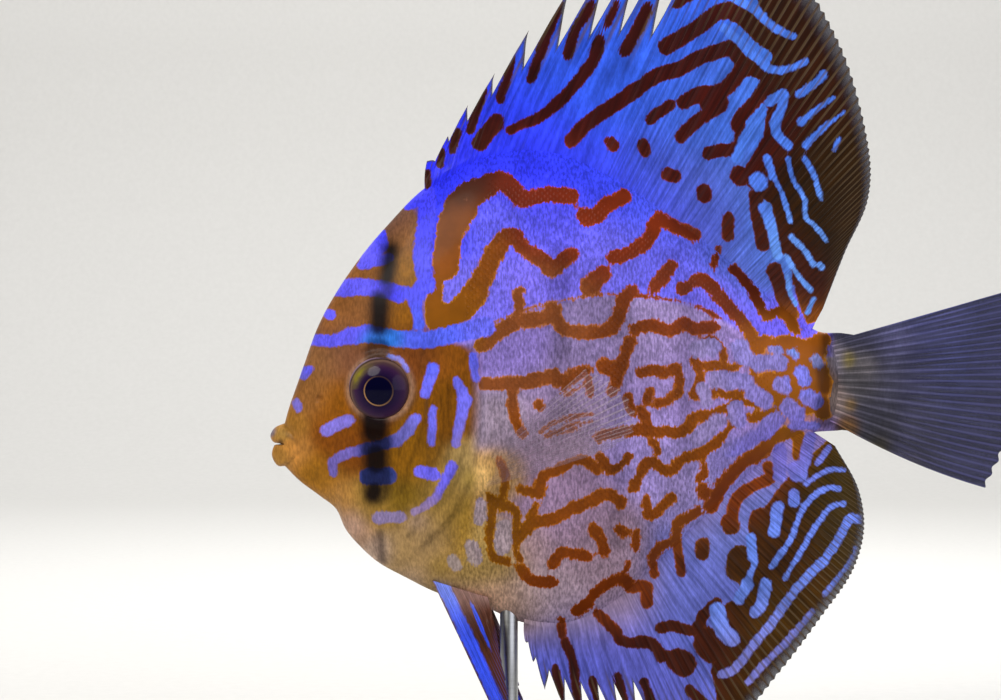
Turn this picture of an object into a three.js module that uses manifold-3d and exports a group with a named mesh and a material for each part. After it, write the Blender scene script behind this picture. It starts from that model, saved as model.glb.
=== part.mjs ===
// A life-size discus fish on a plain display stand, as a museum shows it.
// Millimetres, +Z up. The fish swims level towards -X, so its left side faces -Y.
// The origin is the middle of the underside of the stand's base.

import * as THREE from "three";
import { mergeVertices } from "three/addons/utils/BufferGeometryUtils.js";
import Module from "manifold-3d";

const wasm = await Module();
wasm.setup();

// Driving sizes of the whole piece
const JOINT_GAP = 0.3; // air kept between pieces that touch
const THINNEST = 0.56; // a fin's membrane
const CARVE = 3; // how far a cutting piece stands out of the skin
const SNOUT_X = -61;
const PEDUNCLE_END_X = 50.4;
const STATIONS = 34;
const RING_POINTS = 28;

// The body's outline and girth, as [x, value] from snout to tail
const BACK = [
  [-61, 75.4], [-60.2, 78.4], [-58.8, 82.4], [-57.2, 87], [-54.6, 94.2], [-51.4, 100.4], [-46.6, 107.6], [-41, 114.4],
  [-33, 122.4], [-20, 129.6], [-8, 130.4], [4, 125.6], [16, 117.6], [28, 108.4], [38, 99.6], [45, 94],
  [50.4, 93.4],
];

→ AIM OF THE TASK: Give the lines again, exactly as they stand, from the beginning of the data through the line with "wasm.setup();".

→ TASK RESPONSE:
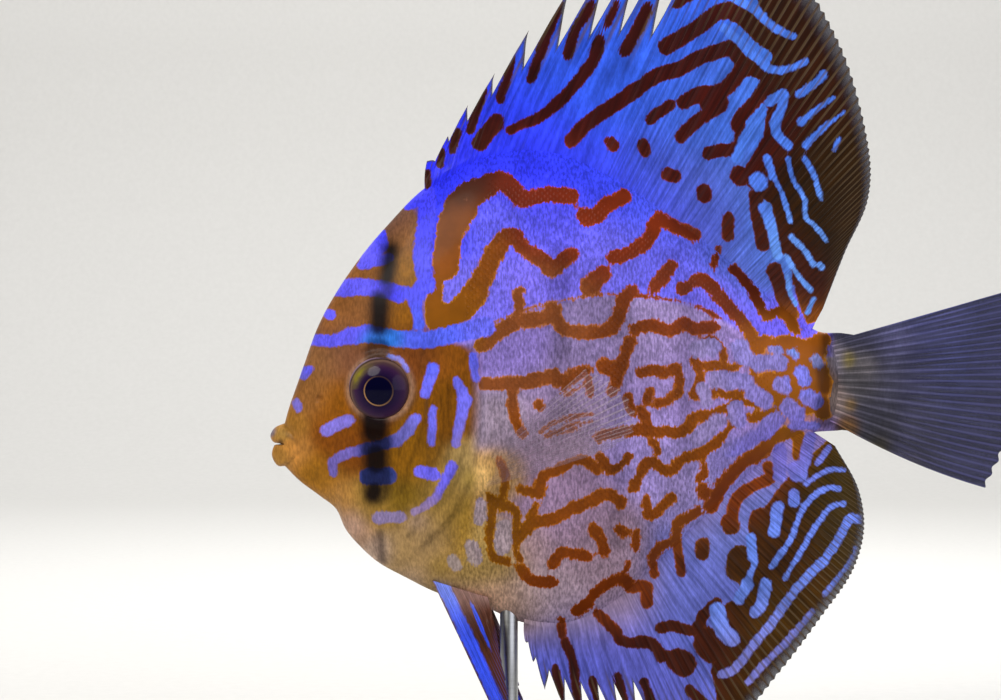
Turn this picture of an object into a three.js module that uses manifold-3d and exports a group with a named mesh and a material for each part. After it, write the Blender scene script behind this picture. It starts from that model, saved as model.glb.
=== part.mjs ===
// A life-size discus fish on a plain display stand, as a museum shows it.
// Millimetres, +Z up. The fish swims level towards -X, so its left side faces -Y.
// The origin is the middle of the underside of the stand's base.

import * as THREE from "three";
import { mergeVertices } from "three/addons/utils/BufferGeometryUtils.js";
import Module from "manifold-3d";

const wasm = await Module();
wasm.setup();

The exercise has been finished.